--- start Source data ---

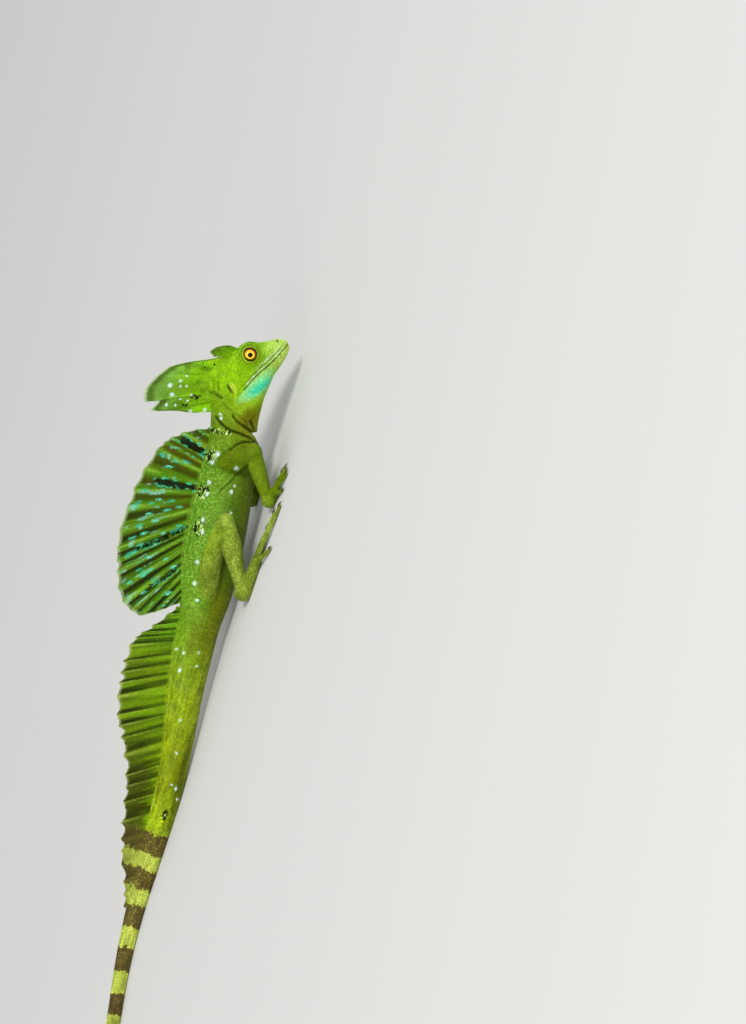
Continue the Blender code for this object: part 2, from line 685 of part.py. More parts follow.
def paint(obj, name, look):
    colour, roughness = look
    material = bpy.data.materials.get(name) or bpy.data.materials.new(name)
    material.use_nodes = True
    shader = material.node_tree.nodes["Principled BSDF"]
    shader.inputs["Base Color"].default_value = (*colour, 1)
    shader.inputs["Roughness"].default_value = roughness
    obj.data.materials.clear()
    obj.data.materials.append(material)


def material_of(name):
    if name.startswith("eye"):
        return "eye", EYE
    if "sail" in name or "crest" in name:
        return "sail_skin", SAIL
    if name.startswith("tail"):
        return "tail_skin", TAIL
    if name.split("_")[0] in ("upper", "forearm", "hand", "thigh", "shin", "foot"):
        return "limb_skin", LIMB
    return "body_skin", SKIN


def main():
    for obj in list(bpy.data.objects):
        bpy.data.objects.remove(obj)
    head = make_head()
    make_eyes()
    neck = make_neck(head_rings(2)[-1])
    torso = make_torso()
    tails = make_tail()
    make_ridge_sail("back_sail", BACK_SAIL)
    make_ridge_sail("tail_sail", TAIL_SAIL)
    make_crest("head_crest", HEAD_CREST, head, neck)
    make_crest("front_crest", FRONT_CREST, head)
    for side_name, side in (("right", -1), ("left", 1)):
        make_fore(side_name, side, torso, neck)
        make_hind(side_name, side, torso, tails["tail_base"])
    basilisk = bpy.data.collections.new("green_basilisk")
    bpy.context.scene.collection.children.link(basilisk)
    for obj in list(bpy.context.scene.collection.objects):
        bpy.context.scene.collection.objects.unlink(obj)
        basilisk.objects.link(obj)
        paint(obj, *material_of(obj.name))
        obj.data.shade_smooth()


main()
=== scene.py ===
# %% [markdown]
# # A green basilisk, skin and scales
# The solids of the animal are loaded first and stay where they are. Each step below gives one part of the
# body its real surface: one skin over all the flesh, scales over the skin, the sails and crests, the eyes
# and the claws. Lengths are in millimetres of the animal's own axes, with X to the snout, Y to its left
# and Z up from the floor, and are turned into metres only where a mesh is made.

# %% Load the solids
import math

import bmesh
import bpy
import numpy as np
from mathutils import Matrix, Vector
from mathutils.bvhtree import BVHTree


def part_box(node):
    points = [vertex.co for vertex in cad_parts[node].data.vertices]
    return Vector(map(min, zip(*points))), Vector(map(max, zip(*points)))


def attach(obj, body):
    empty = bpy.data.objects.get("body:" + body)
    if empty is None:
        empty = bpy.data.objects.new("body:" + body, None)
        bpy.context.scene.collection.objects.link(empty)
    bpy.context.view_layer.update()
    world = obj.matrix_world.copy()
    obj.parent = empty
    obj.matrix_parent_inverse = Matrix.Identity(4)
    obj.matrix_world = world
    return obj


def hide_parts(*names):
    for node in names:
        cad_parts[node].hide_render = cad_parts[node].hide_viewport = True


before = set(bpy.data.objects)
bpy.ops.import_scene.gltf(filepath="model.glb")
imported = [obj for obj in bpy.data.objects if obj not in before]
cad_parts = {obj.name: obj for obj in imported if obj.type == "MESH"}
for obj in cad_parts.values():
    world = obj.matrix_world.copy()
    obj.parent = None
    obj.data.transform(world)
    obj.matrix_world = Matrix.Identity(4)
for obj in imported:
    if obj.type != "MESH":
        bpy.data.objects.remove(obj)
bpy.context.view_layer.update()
MM = 0.001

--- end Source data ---

Reproduce exactly, and only, the lines from the one that contains "basilisk.objects.link(obj)" down to the one that contains "points = [vertex.co", both ends included.

        basilisk.objects.link(obj)
        paint(obj, *material_of(obj.name))
        obj.data.shade_smooth()


main()
=== scene.py ===
# %% [markdown]
# # A green basilisk, skin and scales
# The solids of the animal are loaded first and stay where they are. Each step below gives one part of the
# body its real surface: one skin over all the flesh, scales over the skin, the sails and crests, the eyes
# and the claws. Lengths are in millimetres of the animal's own axes, with X to the snout, Y to its left
# and Z up from the floor, and are turned into metres only where a mesh is made.

# %% Load the solids
import math

import bmesh
import bpy
import numpy as np
from mathutils import Matrix, Vector
from mathutils.bvhtree import BVHTree


def part_box(node):
    points = [vertex.co for vertex in cad_parts[node].data.vertices]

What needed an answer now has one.